A Operação Akuanduba (divindade dos indígenas Araras, do Pará), como foi batizada pela PF, investiga além do próprio ministro servidores públicos e empresários madeireiros por crimes de corrupção. Ao todo, foram afastados dez funcionários, incluindo o presidente do Ibama (Instituto Brasileiro do Meio Ambiente e dos Recursos Naturais Renováveis). Ricardo Salles permanece no cargo de ministro.

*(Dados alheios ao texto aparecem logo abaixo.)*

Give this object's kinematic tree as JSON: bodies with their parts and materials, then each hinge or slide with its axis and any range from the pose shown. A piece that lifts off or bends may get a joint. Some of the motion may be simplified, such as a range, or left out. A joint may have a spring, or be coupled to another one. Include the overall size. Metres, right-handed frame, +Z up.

A operação de busca e apreensão, que teve entre os alvos o prédio do Meio Ambiente, foi autorizada pelo ministro Alexandre de Moraes, do Supremo Tribunal Federal (STF).

Demarcação de terras indígenas

O presidente Bolsonaro considera “abusivo” o tamanho de terras indígenas demarcadas no Brasil. Em cerimônia no Conselho da Amazônia, em 11 de fevereiro de 2020, presidente afirmou que 14% do território nacional é composto por terras demarcadas.

Em seu governo, o Ministério da Justiça e a Funai (Fundação Nacional do Índio) não homologaram nenhum território e 70% dos processos encontram-se parados. Os dois órgãos são, na prática, os responsáveis por identificação, estudos e declarações das terras antes de seguir para que o presidente homologue a demarcação por meio de decreto. O Brasil possui 487 áreas indígenas demarcadas.